___ Task input
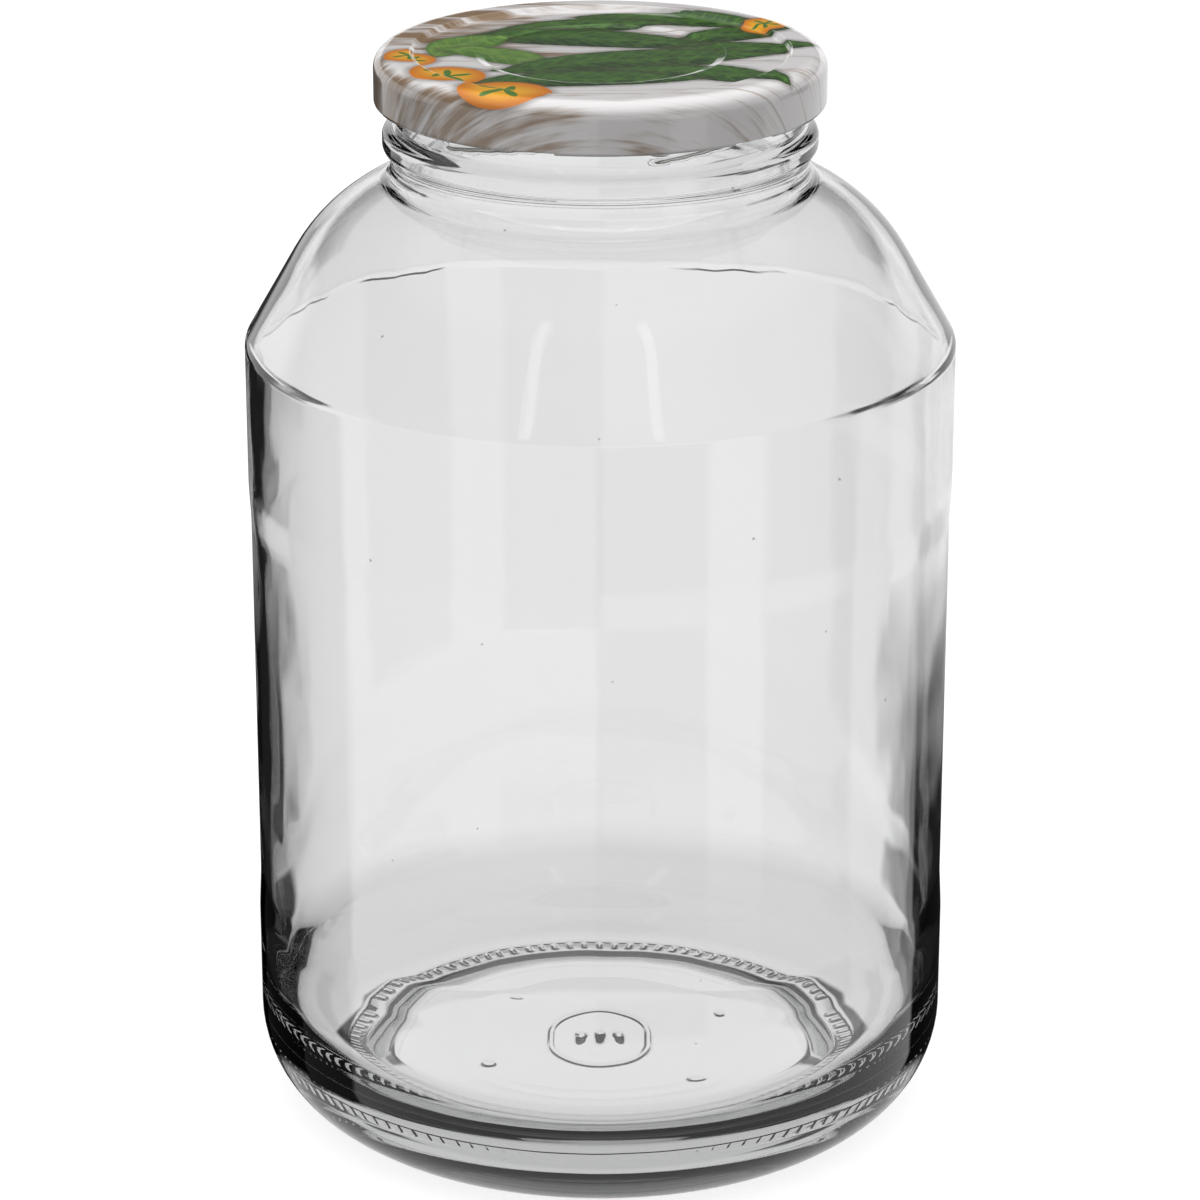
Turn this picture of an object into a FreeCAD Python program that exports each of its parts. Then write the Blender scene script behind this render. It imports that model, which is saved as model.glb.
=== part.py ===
# Large pickle jar with a six-lug twist cap.
#
# Three pieces make it: the glass jar, a pressed steel cap, and the soft seal between them. The jar
# and the cap are turned shapes, so each one is an outline spun about the vertical axis. Lengths are
# millimetres, +Z is up, and the origin is in the middle of the ring that the jar stands on.
import FreeCAD, Part
import math
import os

import Sketcher

# name, value, what it is
SIZES = [
    ("body_radius", 82.2, "outside of the two contact bands, the widest part of the jar"),
    ("rim_height", 255.9, "height of the glass rim"),
    ("wall", 3.4, "glass of the body"),
    ("bearing_inset", 21.0, "from the body to the inner edge of the ring that the jar stands on"),
    ("heel_inset", 13.9, "from the body to the foot of the heel"),
    ("heel_rise", 10.2, "height of the slope between the two arcs of the heel"),
    ("heel_foot_round", 11.0, "small arc of the heel, next to the bearing ring"),
    ("heel_body_round", 26.0, "large arc of the heel, next to the body"),
    ("push_up", 3.0, "height of the hollow under the base"),
    ("push_up_slope", 10.0, "width of the slope from the hollow to the bearing ring"),
    ("push_up_round", 8.0, "rounding of the hollow's edge"),
    ("base_glass", 6.0, "glass in the middle of the base"),
    ("floor_round", 22.0, "rounding inside, between the floor and the wall"),
    ("lower_band", 51.0, "height of the lower contact band's top edge"),
    ("upper_band", 34.0, "from the shoulder's corner down to the label panel's ramp"),
    ("panel_recess", 0.45, "how far the label panel lies behind the contact bands"),
    ("panel_ramp", 5.0, "height over which the panel runs out to a band"),
    ("corner_round", 8.0, "rounding of the corner between body and shoulder"),
    ("cone_height", 32.35, "from that corner up to the level of the knee"),
    ("knee_reach", 16.1, "from the neck out to the knee, where cone and shoulder top would meet"),
    ("knee_drop", 7.1, "from the root of the neck down to the knee"),
    ("knee_round", 42.5, "large arc of the shoulder"),
    ("neck_swell", 1.1, "how far the neck stands out from the glass under the cap"),
    ("neck_height", 4.9, "from the root of the neck up to the bead"),
    ("neck_round", 5.0, "rounding of the neck into the shoulder"),
    ("bead_height", 8.6, "height of the bead under the cap"),
    ("bead_slope", 2.6, "height of each sloping side of the bead"),
    ("bead_depth", 1.8, "how far the bead stands out from the neck"),
    ("bead_round", 2.6, "rounding of the bead"),
    ("finish_radius", 46.9, "outside of the glass under the cap"),
    ("finish_wall", 2.9, "glass under the cap"),
    ("rim_round", 1.2, "rounding of the rim"),
    ("sheet", 0.3, "steel of the cap"),
    ("cap_height", 12.0, "cap from its top to its lower edge"),
    ("cap_round", 4.0, "rounded shoulder of the cap"),
    ("skirt_gap", 4.4, "room for the thread between the glass and the cap's skirt"),
    ("bead_gap", 3.9, "from the cap's lower edge down to the bead"),
    ("panel_gap", 0.7, "room between the mouth and the raised ring's inner edge"),
    ("panel_drop", 1.1, "how far the cap's panel lies below the raised ring"),
    ("panel_step", 1.0, "width of the step down to the panel"),
    ("dish_inset", 13.8, "width of the panel, from that step in to the dish"),
    ("dish_drop", 0.5, "how far the dish lies below the panel"),
    ("dish_step", 2.0, "width of the step down to the dish"),
    ("step_round", 0.7, "rounding of the steps in the panel"),
    ("curl", 2.2, "thickness of the curled lower edge"),
    ("lug_gap", 0.3, "room between a lug and the glass"),
    ("lug_thickness", 1.5, "lug at the curl"),
    ("lug_tip", 0.9, "lug at its tip"),
    ("lug_angle", 13.5, "arc that one lug takes, in degrees"),
    ("lug_scallop", 0.6, "how far the curl is pressed up under a lug"),
    ("cap_turn", 12.0, "where the first lug ends up when the cap is tight, in degrees"),
    ("seal_thickness", 0.6, "seal pressed between the rim and the cap"),
    ("seal_overlap", 0.8, "how far the seal reaches past the rim's outside"),
]
LUG_COUNT = 6


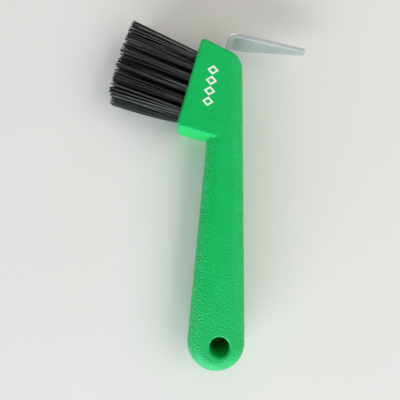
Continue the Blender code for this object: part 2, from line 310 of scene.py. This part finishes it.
def shade(obj, degrees=32):
    """Smooth shading that leaves flat faces flat."""
    obj.data.shade_smooth()
    obj.data.set_sharp_from_angle(angle=math.radians(degrees))
    modifier = obj.modifiers.new("even normals", "WEIGHTED_NORMAL")
    modifier.keep_sharp = True


def finish_piece(obj, material, slot, *nodes):
    """Gives a piece its material and body and hides the nodes it stands for; the slot is not used.
    """
    obj.data.materials.clear()
    obj.data.materials.append(material)
    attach(obj, BODY)
    if nodes:
        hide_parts(*nodes)


def arc_angles(first, last, steps):
    """Evenly spaced angles in radians, both ends included, from ends in degrees."""
    return [math.radians(first + (last - first) * step / steps) for step in range(steps + 1)]


# Handle ---------------------------------------------------------------------------------------


def crossing(point_a, direction_a, point_b, direction_b):
    """Where two lines of the work plane meet."""
    across = direction_a.cross(direction_b)
    return point_a + direction_a * ((point_b - point_a).cross(direction_b) / across)


def rounded_corner(corner, towards_before, towards_after, radius, steps):
    """Points of the arc that replaces a corner between two straight sides."""
    half = towards_before.angle(towards_after) / 2
    reach = radius / math.tan(half)
    centre = corner + (towards_before + towards_after).normalized() * (radius / math.sin(half))
    first = corner + towards_before * reach - centre
    last = corner + towards_after * reach - centre
    turn = first.angle_signed(last)
    return [centre + Matrix.Rotation(turn * step / steps, 2).transposed() @ first
            for step in range(steps + 1)]


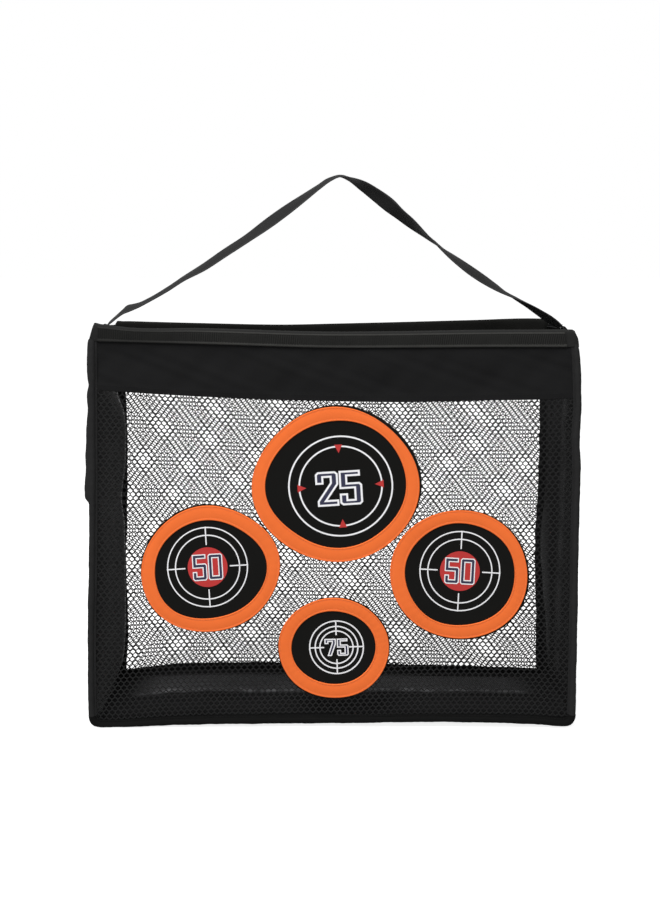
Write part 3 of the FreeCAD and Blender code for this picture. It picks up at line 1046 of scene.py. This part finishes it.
hem_cloth = 0.5
hem_fold = 0.75
hem_seam = 7.4
hem_tuck = 4.0
hem_width = inner_x - hem_x


def folded_tape(width, count, wander=0.0):
    """Path of a tape folded over an edge, from one free edge round the fold to the other."""
    leg = spaced_with_edges(width, hem_fold, count)[:-1]
    angle = np.radians(np.linspace(90, 270, 7))
    a = np.concatenate([leg, hem_fold + hem_fold * np.cos(angle), leg[::-1]])
    d = np.concatenate([-hem_fold + 0 * leg, -hem_fold * np.sin(angle), hem_fold + 0 * leg])
    return pairs(a + wander * np.clip(a / width, 0, 1), d)


def make_hem(node, seam, seed):
    along = seam[0].sum(1)[:, None]
    path = folded_tape(hem_width, 7, 0.5 * waves(along, 0, 40.0, seed))
    sew_cloth(back, node, "tape", "black_fabric", hem_finish, seam, path, hem_cloth)
    sew_along(back, node, "black_fabric", seam, hem_seam, hem_fold + 0.5 * hem_cloth)


# Gussets between the panels, with the creases that pressing the net flat leaves in them

gusset_cloth = 0.9
gusset_hem_height = hem_top - gusset_top
gusset_hem_seam = 6.0
gusset_in_hem = 5.0
right_swell = 5.0
right_sharp = 0.3
left_sharp = 0.06
hem_sag, hem_sag_reach = 3.0, 22.0
tack_count, tack_spacing = 7, 0.55
tack_inset, tack_end_gap, tack_above = 1.4, 3.0, 1.0
tack_length, tack_thread = 3.6, 0.7
gusset_end_calm = 40.0
gusset_reach = 0.5 * (back_y - front_y) - 3.5
fold = [joint for joint in frame["joints"] if joint["name"] == "depth_fold"][0]
pressed_room = back_y - front_y - fold["range_m"][1] / MM
# Pressed flat, the gussets' rear edges stay this far before the back panel's middle
rear_gap = 2.4
pressed_share = (pressed_room - rear_gap) / (gusset_reach - front_y)

# How far the creases stand in from the hoop, along the run
left_fold = smooth((corner_middle, 3), (315, 9), (345, 20), (372, 24), (415, 26), (455, 26), (517, 23.7),
                   (530, 22.7), (543, 20.6), (562, 19.3), (582, 21.3), (594, 23.3), (627, 24.4),
                   (646, 25.2), (660, 24.2), (672, 22.6), (685, 18), (698, 14), (710, 9), (722, 4),
                   (732, 1), (738, 0), (800, 0))
right_fold = smooth((corner_middle, 3), (330, 2), (400, 0), (500, -1), (600, -1.5), (700, -4.2),
                    (740, -right_swell), (800, -right_swell))
bottom_fold = smooth((-298, 3), (-275, 5), (-230, 6.5), (0, 5.5), (230, 6.5), (275, 5), (298, 3))
right_rear_fold = smooth((0, 1), (40, 4), (110, 9), (190, 14), (250, 12), (330, 6), (420, 1.5), (480, 0))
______
Given task
Everything from the first line through the line containing "import Sketcher" should be quoted exactly, and nothing beyond it.

Answer to this exercise
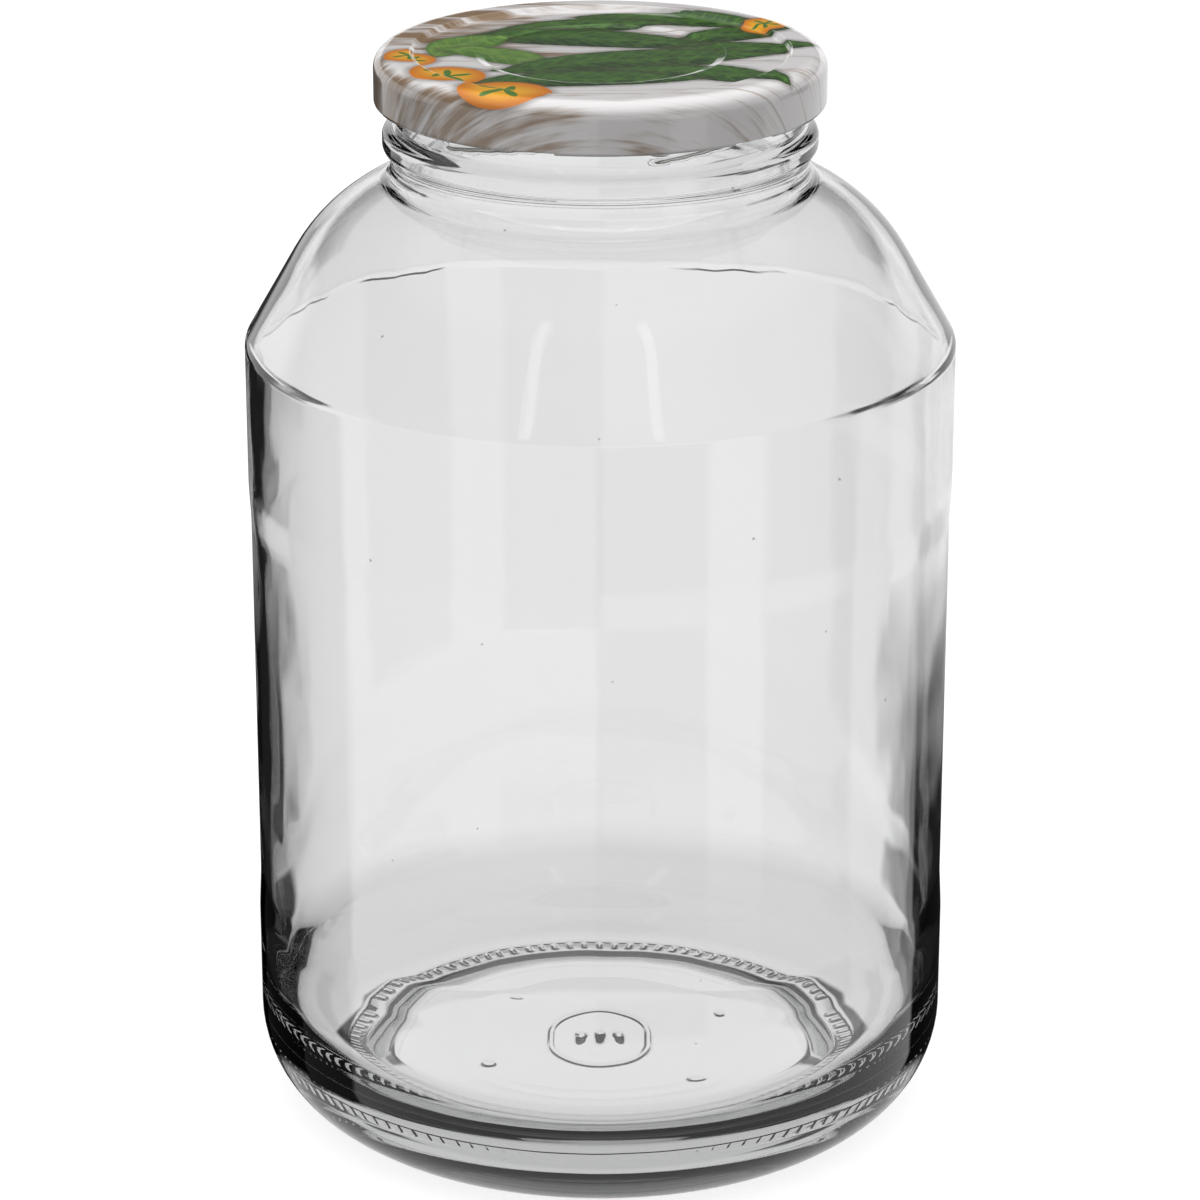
Turn this picture of an object into a FreeCAD Python program that exports each of its parts. Then write the Blender scene script behind this render. It imports that model, which is saved as model.glb.
=== part.py ===
# Large pickle jar with a six-lug twist cap.
#
# Three pieces make it: the glass jar, a pressed steel cap, and the soft seal between them. The jar
# and the cap are turned shapes, so each one is an outline spun about the vertical axis. Lengths are
# millimetres, +Z is up, and the origin is in the middle of the ring that the jar stands on.
import FreeCAD, Part
import math
import os

import Sketcher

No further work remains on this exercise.